In Bell’s wake follows Rebecca Lowe. It would, of course, be fatuous to compare Lowe’s Tour d’Arabie with Bell’s lifetime of dedication to the interests of the Arab people, often in the teeth of the disapproval of her own countrymen. But although vastly different in scale and purpose, each woman’s achievements were built on a fundamental determination not to be dictated to by prevailing prejudices and to be their own judge of the characters of people as individuals.

Lowe wrote about her 10,000-kilometre odyssey, which began in 2015, in an article for the BBC published earlier this month.

It made a refreshing change to the usual doom and despair. Her aim was to “shed light on a region long misunderstood by the West … to show that the bulk of the Middle East is far from the volatile hub of violence and fanaticism people believe”.

Friends believed she would die. One man told her she was “a naive idiot who would end up decapitated in a ditch”. In fact, far from losing her head, Lowe found friendship and kindness wherever she went, offered by strangers sharing water, lifts and lodgings.
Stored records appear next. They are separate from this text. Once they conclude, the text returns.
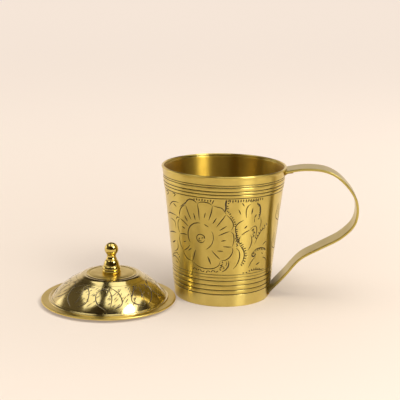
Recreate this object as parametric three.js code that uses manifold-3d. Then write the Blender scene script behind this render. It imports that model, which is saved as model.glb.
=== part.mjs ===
// A lidded brass drinking mug: a tapered turned cup with a soldered base plate and a bent strap handle,
// and a loose domed lid with a turned knob, which lies on the table beside the cup.
// Units are millimetres, +Z is up, and the cup stands on z = 0 with its axis on the origin.
// The strap handle leaves the cup along +X.

import * as THREE from "three";
import { mergeVertices } from "three/addons/utils/BufferGeometryUtils.js";
import Module from "manifold-3d";

const wasm = await Module();
wasm.setup();

// ---------- driving dimensions ----------

const ROUND_SEGMENTS = 48; // facets round the cup and the lid
const SMALL_SEGMENTS = 24; // facets round the knob and its fixings
const SOLDER_GAP = 0.15; // the capillary gap that the solder fills between two brass pieces

// Cup
const CUP_HEIGHT = 90;
const RIM_RADIUS = 42;
const FOOT_RADIUS = 32.5;
const CUP_WALL = 1.5;
const WALL_BOW = 0.4; // how far the wall hollows in from a straight taper, at half height
const LIP_HEIGHT = 1.2;
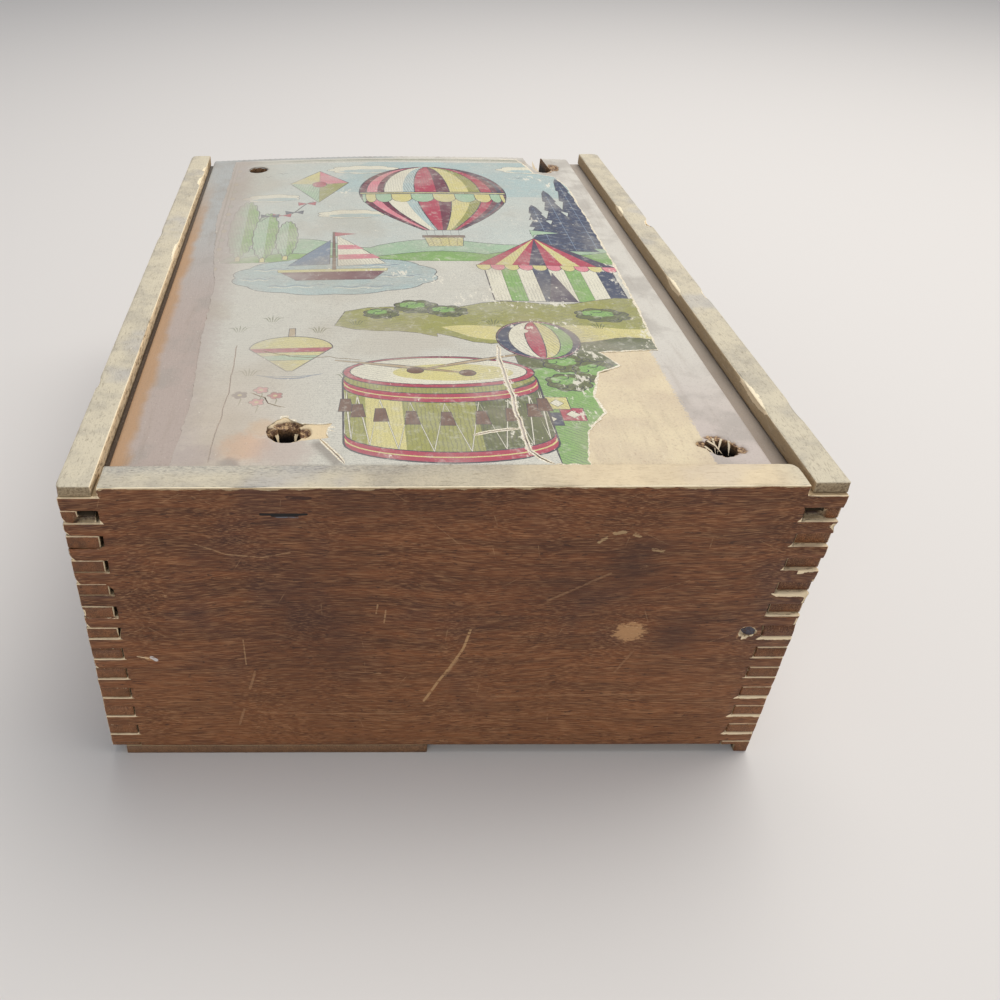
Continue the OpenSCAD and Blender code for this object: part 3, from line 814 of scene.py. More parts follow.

“Throughout the Middle East, it was the same,” she wrote. “Doors were forever flung wide to greet this strange, two-wheeled anomaly who was surely in need of help, and possibly psychiatric care.”

Her hosts included the “rich and poor, mullahs and atheists, Bedouin and businessmen, niqab-clad women and qabaa-robed men”. Each person and community she encountered was different, “but certain traits linked them all: kindness, curiosity and tolerance”.

World leaders are busy people. But how much better – how much more humane – the world might be if they could be persuaded to get on their bikes and meet the real people behind the stereotypes so easily and cynically invoked in the name of divisive politics and votes.

As Bell and Lowe both discovered in their own way, it is hard to demonise, let alone bomb, a person who has given you water in the desert, or food and shelter for the night.